— Directions —
From the entries below, copy exactly the lines from the one that contains "seat_cleats();" through the one that contains "cad_parts[member].parent = rigid_bodies[body]", both included, and only those.

—————

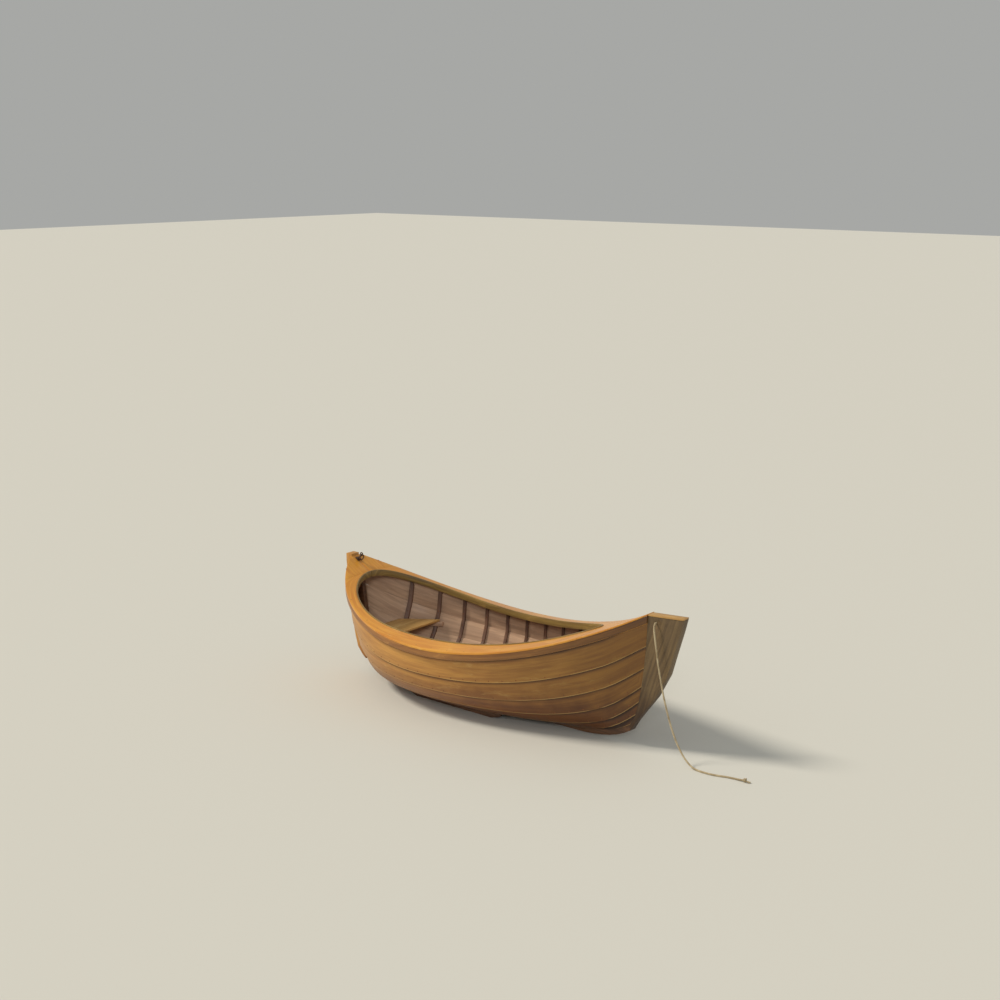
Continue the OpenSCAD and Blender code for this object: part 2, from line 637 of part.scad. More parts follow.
module painter_rope() {
    side = frames(0, [0, 0, 1]);
    color("silver")
    skin([for (i = [0:len(rope_line) - 1])
        let (u = side[i])
        let (w = cross(heading(i), u))
        [for (a = [0:45:315]) rope_line[i] + rope_r * (u * cos(a) + w * sin(a))]]);
}
knot_r = 12;
knot_h = 22;
module knot_body() {
    rotate_extrude($fn = 48) polygon([[0, 0], [knot_r - 4, 0], [knot_r, 5], [knot_r, knot_h - 6],
        [knot_r - 4, knot_h], [0, knot_h]]);
}
module painter_knot() {
    color("silver") translate(rope_start) rotate([-90, 0, 0]) knot_body();
}
module painter_end_knot() {
    color("silver") translate(route[len(route) - 1]) rotate([0, 90, 0]) knot_body();
}

keel();
hog();
bow_stem();
stem_cap();
bow_apron();
stern_post();
stern_apron();
strake(1, 1);  // port_strake_1
strake(2, 1);  // port_strake_2
strake(3, 1);  // port_strake_3
strake(4, 1);  // port_strake_4
strake(5, 1);  // port_strake_5
strake(6, 1);  // port_strake_6
strake(1, -1);  // starboard_strake_1
strake(2, -1);  // starboard_strake_2
strake(3, -1);  // starboard_strake_3
strake(4, -1);  // starboard_strake_4
strake(5, -1);  // starboard_strake_5
strake(6, -1);  // starboard_strake_6
bilge_keel(1);  // port_bilge_keel
bilge_keel(-1);  // starboard_bilge_keel
rub_rail(1);  // port_rub_rail
rub_rail(-1);  // starboard_rub_rail
rib(1);  // rib_1
rib(2);  // rib_2
rib(3);  // rib_3
rib(4);  // rib_4
rib(5);  // rib_5
rib(6);  // rib_6
rib(7);  // rib_7
rib(8);  // rib_8
rib(9);  // rib_9
rib(10);  // rib_10
beam_shelf(1);  // port_beam_shelf
beam_shelf(-1);  // starboard_beam_shelf
fore_deck(1);  // port_fore_deck
fore_deck(-1);  // starboard_fore_deck
side_deck(1);  // port_side_deck
side_deck(-1);  // starboard_side_deck
aft_deck(1);  // port_aft_deck
aft_deck(-1);  // starboard_aft_deck
coaming(1);  // port_coaming
coaming(-1);  // starboard_coaming
deck_beam(open_ends[1] + 5);  // fore_deck_beam
deck_beam(open_ends[0] - beam_w - 5);  // aft_deck_beam
floor_timber(1);  // floor_timber_1
floor_timber(2);  // floor_timber_2
floor_timber(3);  // floor_timber_3
board(-centre_half, centre_half);  // centre_board
board(side_board[0], side_board[1]);  // port_board
board(-side_board[1], -side_board[0]);  // starboard_board
stern_seat();
seat_cleats();
ring_bolt();
mooring_ring();
drain_socket();
drain_bung();
painter_rope();
painter_knot();
painter_end_knot();
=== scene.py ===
# %% [markdown]
# # A small decked clinker canoe
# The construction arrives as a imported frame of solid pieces, in metres: +X is the bow, +Y is
# port and the keel stands on z = 0. This lesson gives every piece its finish. Planks and decks
# get rounded arrises and grain that follows the wood, the rope gets real strands, and the
# copper rivets, nails and plugs that hold such a boat together are added.

# %% Load the frame
import json
from math import cos, pi, radians, sin

import bmesh
import bpy
from mathutils import Matrix, Vector
from mathutils.bvhtree import BVHTree

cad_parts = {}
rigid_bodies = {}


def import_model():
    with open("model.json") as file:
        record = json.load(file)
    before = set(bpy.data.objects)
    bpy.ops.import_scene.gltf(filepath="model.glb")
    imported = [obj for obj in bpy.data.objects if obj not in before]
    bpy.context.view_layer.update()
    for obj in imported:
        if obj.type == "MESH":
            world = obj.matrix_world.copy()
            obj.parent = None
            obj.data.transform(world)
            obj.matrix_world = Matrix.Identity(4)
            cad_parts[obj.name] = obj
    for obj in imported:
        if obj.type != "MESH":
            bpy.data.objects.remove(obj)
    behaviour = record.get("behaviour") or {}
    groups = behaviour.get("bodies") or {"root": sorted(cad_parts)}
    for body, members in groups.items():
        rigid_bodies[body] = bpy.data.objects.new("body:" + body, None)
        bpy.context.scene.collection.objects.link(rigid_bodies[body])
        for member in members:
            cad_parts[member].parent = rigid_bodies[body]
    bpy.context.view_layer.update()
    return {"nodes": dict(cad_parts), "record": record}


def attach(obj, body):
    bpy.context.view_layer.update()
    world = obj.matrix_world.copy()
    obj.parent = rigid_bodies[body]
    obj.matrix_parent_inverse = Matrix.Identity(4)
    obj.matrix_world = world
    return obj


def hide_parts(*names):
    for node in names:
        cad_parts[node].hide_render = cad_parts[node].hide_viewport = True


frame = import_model()
NODES = frame["nodes"]
HULL = "hull"
SIDES = (("port", 1), ("starboard", -1))
SLOT = {row["node"]: row["material_slot"] for row in frame["record"]["subparts"]}
scene = bpy.context.scene
print("pieces in the frame:", len(NODES))

# %% [markdown]
# ## Camera, light and floor
# The camera stands off the starboard bow, above the deck. One broad, slightly warm sun from
# the stern quarter models the planks, and a weak fill keeps the shaded bow readable. The floor
# is plain and pale, so the timber's own colours are what the picture shows.

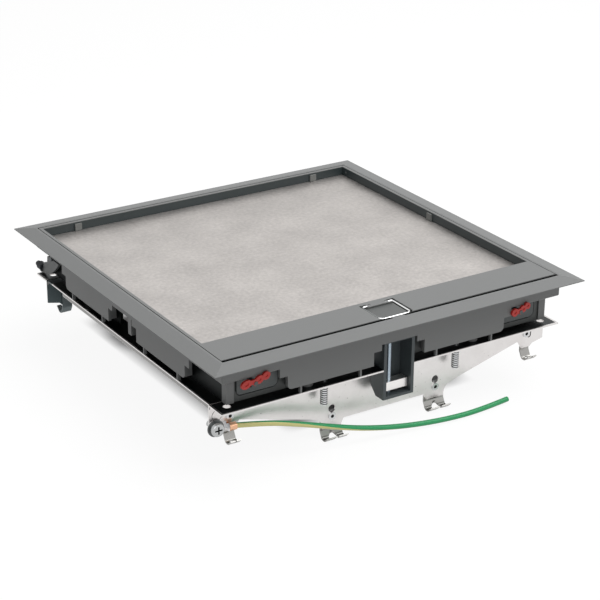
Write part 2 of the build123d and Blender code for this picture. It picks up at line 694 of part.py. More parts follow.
def lock_lever(pivot, length):
    """Wavy lever with three lobes, in front of the side wall."""
    eye = (pivot, below(LEVER_DEPTH))
    front = BAND_HALF + SLIDING
    face = Pos(*eye) * Circle(LEVER_EYE)
    dishes = []
    middles = []
    for along, rise, half_length, half_height, tilt in LEVER_LOBES:
        middle = (eye[0] + along * length, eye[1] + rise)
        half_length = half_length * length / 19.0
        face = face + Pos(*middle) * Rot(0, 0, tilt) * Ellipse(half_length, half_height)
        dishes.append(Pos(*middle) * Rot(0, 0, tilt) * Ellipse(half_length * 0.4, half_height * 0.35))
        middles.append(middle)
    for start, end in zip(middles, middles[1:]):
        link = outline([
            (start[0], start[1] - LEVER_LINK),
            (end[0], end[1] - LEVER_LINK),
            (end[0], end[1] + LEVER_LINK),
            (start[0], start[1] + LEVER_LINK),
        ])
        face = face + link
    lever = extrude(front_plane(front) * face, LEVER_THICK)
    for dish in dishes:
        lever = lever - extrude(front_plane(front + LEVER_THICK * 0.75) * dish, LEVER_THICK)
    return lever - forward(pivot, LEVER_DEPTH, front - 1, front + LEVER_THICK + 1, LEVER_PIN_R + RUNNING)


def lever_pin(pivot):
    """Sleeved pin of one lever, pressed into its lock plate."""
    plate_back = INNER_HALF - LOCK_POCKET
    sleeve_end = BAND_HALF + SLIDING - RUNNING
    front = BAND_HALF + SLIDING + LEVER_THICK + RUNNING
    pin = forward(pivot, LEVER_DEPTH, plate_back, front + RUNNING, LEVER_PIN_R)
    pin = pin + forward(pivot, LEVER_DEPTH, plate_back + LOCK_THICK, sleeve_end, LEVER_SLEEVE_R)
    return pin + forward(pivot, LEVER_DEPTH, front, front + SLIDING, LEVER_SLEEVE_R)


def clamp_housing():
    """Open-fronted housing that guides the clamp plate."""
    low, top = below(HOUSING_LOW), below(HOUSING_TOP)
    body = block(around(0, HOUSING_HALF), (-BAND_HALF, -HOUSING_BACK), (low, top))
    body = chamfer(body.edges().filter_by(Axis.X).group_by(Axis.Z)[0].sort_by(Axis.Y)[-1], HOUSING_SLOPE)
    inner = HOUSING_HALF - CHEEK
    room_z = (low + CHEEK * 0.8, top - BRIDGE)
    body = body - block((-inner, 0), (-BAND_HALF - 1, -GUIDE_FACE), room_z)
    body = body - block((-SEATED, inner), (-BAND_HALF - 1, -HOUSING_BACK - CHEEK), room_z)
    wall_y = (-BAND_HALF - 1, -BAND_HALF + WALL + SLIDING)
    body = body - block(around(0, HOUSING_HALF + 1), wall_y, (below(NOTCH_DEPTH + SEATED), top + 1))
    return body - upright(SPINDLE_X, -SPINDLE_Y, low - 1, top + 1, SPINDLE_R + RUNNING)


def clamp_spindle():
    """Threaded spindle with a slotted end, carried in the housing's floor and bridge."""
    low, top = below(HOUSING_LOW), below(HOUSING_TOP)
    shank = upright(SPINDLE_X, -SPINDLE_Y, low + SLIDING, top, SPINDLE_R)
    collar_top = top - BRIDGE - SLIDING
    collar = upright(SPINDLE_X, -SPINDLE_Y, collar_top - COLLAR, collar_top, SPINDLE_R + 0.8)
    slot_z = (top - SPINDLE_R / 2, top + 1)
    slot = block(around(SPINDLE_X, SPINDLE_R + 1), around(-SPINDLE_Y, SLIDING), slot_z)
    return shank + collar - slot


def clamp_plate():
    """Nut plate with a front flange and a short tail that climbs the spindle."""
    top = below(CLAMP_DEPTH)
    profile = outline([
        (-CLAMP_FRONT, top),
        (-CLAMP_BACK, top),
        (-CLAMP_BACK, top - CLAMP_STEEL),
        (-CLAMP_FRONT + CLAMP_STEEL, top - CLAMP_STEEL),
        (-CLAMP_FRONT + CLAMP_STEEL, top - CLAMP_FLANGE),
        (-CLAMP_FRONT, top - CLAMP_FLANGE),
    ])
    plate = extrude(side_plane(-CLAMP_HALF) * profile, 2 * CLAMP_HALF)
    tail = outline([
        (-CLAMP_HALF, top - CLAMP_STEEL),
        (-CLAMP_HALF + CLAMP_TAIL, top - CLAMP_STEEL),
        (-CLAMP_HALF + CLAMP_TAIL / 2, below(HOUSING_LOW) + CHEEK + SLIDING),
    ])
    plate = plate + extrude(front_plane(CLAMP_FRONT - CLAMP_STEEL) * tail, CLAMP_STEEL)
    return plate - upright(SPINDLE_X, -SPINDLE_Y, top - 3, top + 1, SPINDLE_R + RUNNING)


def rear_claw(sign):
    """D-shaped claw that swings on a pin at the back of a side wall."""
    y, z = CLAW_Y, below(CLAW_DEPTH)
    edge = outline([
        (y + 6.8, z - 0.6),
        (y + 7.4, z - 5.0),
        (y + 13.2, z - 7.2),
        (y + 14.0, z - 11.5),
        (y + 20.0, z - 15.0),
        (y + 16.5, z - 15.5),
        (y + 2.7, z - 11.8),
        (y - 3.8, z - 7.0),
        (y - 7.9, z - 3.3),
        (y - 10.4, z - 0.6),
    ])
    face = edge + Pos(y, z) * Circle(CLAW_PIN_R + 1.2)
    plate = extrude(side_plane(sign * CLAW_X - CLAW_THICK / 2) * face, CLAW_THICK)
    ends = [(sign * (CLAW_X - 3), y, z), (sign * (CLAW_X + 3), y, z)]
    return plate - rod(*ends, CLAW_PIN_R + RUNNING)


def claw_pin(sign):
    """Headed pin of a claw, pressed into the recessed wall."""
    y, z = CLAW_Y, below(CLAW_DEPTH)
    head = CLAW_X + CLAW_THICK / 2 + SLIDING
    pin = rod((sign * (INNER_HALF - WALL), y, z), (sign * (head + 0.5), y, z), CLAW_PIN_R)
    return pin + rod((sign * head, y, z), (sign * (head + 0.7), y, z), CLAW_PIN_R + 0.6)


def claw_knob(sign):
    """Stepped rubber knob pushed over the tail of a claw."""
    z = below(KNOB_DEPTH)
    knob = rod((sign * CLAW_X, KNOB_FROM, z), (sign * CLAW_X, KNOB_STEP, z), KNOB_R)
    tip = rod((sign * CLAW_X, KNOB_STEP - 1, z), (sign * CLAW_X, KNOB_TO, z), KNOB_TIP_R)
    tip = fillet(tip.edges().group_by(Axis.Y)[-1], 0.8)
    return knob + tip - rear_claw(sign)


def earth_screw():
    """Cross-recessed screw of the earth terminal."""
    z = below(EARTH_DEPTH)
    seat = -SKIRT_Y - 2 * LUG_STEEL
    head = rod((EARTH_X, seat, z), (EARTH_X, seat - EARTH_HEAD, z), EARTH_HEAD_R - 1)
    head = fillet(head.edges().group_by(Axis.Y)[0], 1.0)
    depth = (seat - EARTH_HEAD - 1, seat - EARTH_HEAD / 2)
    wide, slim = around(EARTH_X, CROSS_HALF), around(EARTH_X, CROSS_WIDTH / 2)
    cross = block(wide, depth, around(z, CROSS_WIDTH / 2)) + block(slim, depth, around(z, CROSS_HALF))
    return head + rod((EARTH_X, seat, z), (EARTH_X, -SKIRT_Y + 6, z), SCREW_R) - cross


def earth_washer():
    """Plain washer under the screw head."""
    front = SKIRT_Y + LUG_STEEL
    disc = forward(EARTH_X, EARTH_DEPTH, front, front + LUG_STEEL, EARTH_HEAD_R)
    return disc - forward(EARTH_X, EARTH_DEPTH, front - 1, front + 3, SCREW_R + SEATED)


def crimp_lug():
    """Ring lug with the barrel that holds the wire."""
    z = below(EARTH_DEPTH)
    plate = forward(EARTH_X, EARTH_DEPTH, SKIRT_Y, SKIRT_Y + LUG_STEEL, LUG_R)
    neck = block((EARTH_X, BARREL_FROM + 1), (-SKIRT_Y - LUG_STEEL, -SKIRT_Y), around(z, NECK_HALF))
    barrel = rod((BARREL_FROM, WIRE_START[1], WIRE_START[2]), WIRE_START, BARREL_R)
    return plate + neck + barrel - forward(EARTH_X, EARTH_DEPTH, SKIRT_Y - 1, SKIRT_Y + 3, SCREW_R + SEATED)


def wire_points():
    """Route of the wire's centre line, from the lug down to the floor."""
    floor = WIRE_D / 2
    points = [WIRE_START]
    for along, ahead, share in WIRE_ROUTE:
        points.append((EARTH_X + along, -SKIRT_Y - ahead, floor + share * (WIRE_START[2] - floor)))
    return points


def corner_radii(points):
    """Largest gentle arc at each inner point of a route."""
    radii = []
    for before, point, after in zip(points, points[1:], points[2:]):
        first, second = Vector(*point) - Vector(*before), Vector(*after) - Vector(*point)
        turn = radians(first.get_angle(second))
        radii.append(0.45 * min(first.length, second.length) / tan(turn / 2))
    return radii


def earth_wire():
    """Free length of wire, from the lug to its cut end."""
    points = wire_points()
    radii = corner_radii(points)
    print("wire radii", [round(radius) for radius in radii])
    path = FilletPolyline(*points, radius=radii)
    section = Plane(origin=path @ 0, z_dir=path % 0) * Circle(WIRE_D / 2)
    tube = sweep(section, path)
    expected = pi * (WIRE_D / 2) ** 2 * path.length
    print("wire length", round(path.length, 1), "volume share", round(tube.volume / expected, 4))
    return tube


def save(name, shape):
    """Write one piece, or a group of separate solids, as parts/NAME.step."""
    if isinstance(shape, list):
        shape = Compound(children=[Solid(piece.solid().wrapped) for piece in shape])
    else:
        shape = shape.solid()
    shape.label = name
    export_step(shape, f"parts/{name}.step")


def save_corners():
    """Plates, levers and pins of the four corner locks."""
    opposite = {"front_left": "back_right", "front_right": "back_left"}
    for corner, (centre, pivot, length) in LOCKS.items():
        pieces = {
            "lock_plate": lock_plate(centre, pivot),
            "lock_lever": lock_lever(pivot, length),
            "lever_pin": lever_pin(pivot),
        }
        for kind, piece in pieces.items():
            save(f"{kind}_{corner}", piece)
            save(f"{kind}_{opposite[corner]}", Rot(0, 0, 180) * piece)


def save_clips():
    """Hook clips and rivets of both skirts."""
    inner = [hook_clip(sign * CLIP_INNER, RIVET_INNER, 0, INNER_WIDTH) for sign in (-1, 1)]
    outer = [hook_clip(sign * CLIP_OUTER, RIVET_OUTER, below(OUTER_FOOT), OUTER_WIDTH) for sign in (-1, 1)]
    groups = {"hook_clips_{}_inner": inner, "hook_clips_{}_outer": outer, "clip_rivets_{}": rivets()}
    for name, pieces in groups.items():
        save(name.format("front"), pieces)
        save(name.format("back"), [Rot(0, 0, 180) * piece for piece in pieces])


def main():
    os.makedirs("parts", exist_ok=True)
    makers = [
        frame_body, lid_frame, lid_sheet, sheet_lugs, lid_seal, bail_handle, latch_bolt, latch_spring,
        support_screws, levelling_screws, clamp_housing, clamp_spindle, clamp_plate,
        earth_screw, earth_washer, crimp_lug, earth_wire,
    ]
    for maker in makers:
        save(maker.__name__, maker())
    for maker in (hinge_pin, side_rail, rear_claw, claw_pin, claw_knob):
        for side, sign in (("left", -1), ("right", 1)):
            save(f"{maker.__name__}_{side}", maker(sign))
    save("front_angle", angle(True))
    save("back_angle", Rot(0, 0, 180) * angle(False))
    save_corners()
    save_clips()


main()
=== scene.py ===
# %% [markdown]
# # Dressing a floor socket box
# The solids of the box arrive as a fixed frame: every piece stands where it was built, in metres,
# with the feet on z = 0 and the lid's bar towards -Y. This notebook only adds what the eye needs:
# finishes, threads, small pressed details, a studio and a camera.

# %% Load the frame
import math

import bmesh
import bpy
from mathutils import Matrix, Vector


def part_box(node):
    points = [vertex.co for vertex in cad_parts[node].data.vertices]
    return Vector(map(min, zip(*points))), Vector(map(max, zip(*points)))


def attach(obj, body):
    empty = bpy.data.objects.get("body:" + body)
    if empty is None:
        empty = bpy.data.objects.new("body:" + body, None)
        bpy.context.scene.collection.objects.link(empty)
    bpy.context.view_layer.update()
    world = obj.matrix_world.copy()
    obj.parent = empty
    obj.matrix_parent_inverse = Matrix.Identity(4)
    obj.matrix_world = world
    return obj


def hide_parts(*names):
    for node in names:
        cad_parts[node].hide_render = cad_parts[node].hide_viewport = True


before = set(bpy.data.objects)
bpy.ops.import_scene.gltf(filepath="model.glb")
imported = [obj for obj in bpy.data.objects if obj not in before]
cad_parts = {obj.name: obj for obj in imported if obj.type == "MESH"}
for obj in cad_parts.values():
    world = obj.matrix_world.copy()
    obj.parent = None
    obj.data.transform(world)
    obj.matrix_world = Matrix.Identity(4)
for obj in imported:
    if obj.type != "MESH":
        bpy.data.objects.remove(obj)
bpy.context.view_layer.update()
MM = 0.001
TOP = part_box("frame_body")[1][2]
print("nodes", len(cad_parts), "top plane at", round(TOP, 4))

# %% [markdown]
# ## The camera
# A photograph's view is four numbers for the direction and distance, and two for how far the
# picture's middle lies from the box's middle. They were fitted to the corners of the flange and
# of the lid's opening, whose real sizes are known, so the box fills the frame as it does there.

# %% Place the camera
IMAGE = 600
AZIMUTH = math.radians(-32.616)
ELEVATION = math.radians(23.496)
ROLL = math.radians(0.458)
DISTANCE = 1187.8 * MM
AIM_RIGHT = 5.985 * MM
AIM_UP = -31.263 * MM
FOCAL_IN_PIXELS = 1861.1
SENSOR = 36.0


def camera_axes():
    """Right, up and backward directions of the picture."""
    back = Vector((
        math.sin(AZIMUTH) * math.cos(ELEVATION),
        -math.cos(AZIMUTH) * math.cos(ELEVATION),
        math.sin(ELEVATION),
    ))
    level = Vector((0, 0, 1)).cross(back).normalized()
    upright = back.cross(level)
    right = level * math.cos(ROLL) + upright * math.sin(ROLL)
    up = upright * math.cos(ROLL) - level * math.sin(ROLL)
    return right, up, back


def place_camera():
    """Camera at the fitted distance, with the fitted lens."""
    right, up, back = camera_axes()
    data = bpy.data.cameras.new("studio_camera")
    data.sensor_width = SENSOR
    data.lens = FOCAL_IN_PIXELS / IMAGE * SENSOR
    data.clip_start = 0.05
    camera = bpy.data.objects.new("studio_camera", data)
    place = back * DISTANCE + right * AIM_RIGHT + up * AIM_UP + Vector((0, 0, TOP))
    turn = Matrix((right, up, back)).transposed().to_4x4()
    camera.matrix_world = Matrix.Translation(place) @ turn
    bpy.context.collection.objects.link(camera)
    bpy.context.scene.camera = camera
    return camera


camera = place_camera()
print("lens", round(camera.data.lens, 2), "mm")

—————

— Reply —
seat_cleats();
ring_bolt();
mooring_ring();
drain_socket();
drain_bung();
painter_rope();
painter_knot();
painter_end_knot();
=== scene.py ===
# %% [markdown]
# # A small decked clinker canoe
# The construction arrives as a imported frame of solid pieces, in metres: +X is the bow, +Y is
# port and the keel stands on z = 0. This lesson gives every piece its finish. Planks and decks
# get rounded arrises and grain that follows the wood, the rope gets real strands, and the
# copper rivets, nails and plugs that hold such a boat together are added.

# %% Load the frame
import json
from math import cos, pi, radians, sin

import bmesh
import bpy
from mathutils import Matrix, Vector
from mathutils.bvhtree import BVHTree

cad_parts = {}
rigid_bodies = {}


def import_model():
    with open("model.json") as file:
        record = json.load(file)
    before = set(bpy.data.objects)
    bpy.ops.import_scene.gltf(filepath="model.glb")
    imported = [obj for obj in bpy.data.objects if obj not in before]
    bpy.context.view_layer.update()
    for obj in imported:
        if obj.type == "MESH":
            world = obj.matrix_world.copy()
            obj.parent = None
            obj.data.transform(world)
            obj.matrix_world = Matrix.Identity(4)
            cad_parts[obj.name] = obj
    for obj in imported:
        if obj.type != "MESH":
            bpy.data.objects.remove(obj)
    behaviour = record.get("behaviour") or {}
    groups = behaviour.get("bodies") or {"root": sorted(cad_parts)}
    for body, members in groups.items():
        rigid_bodies[body] = bpy.data.objects.new("body:" + body, None)
        bpy.context.scene.collection.objects.link(rigid_bodies[body])
        for member in members:
            cad_parts[member].parent = rigid_bodies[body]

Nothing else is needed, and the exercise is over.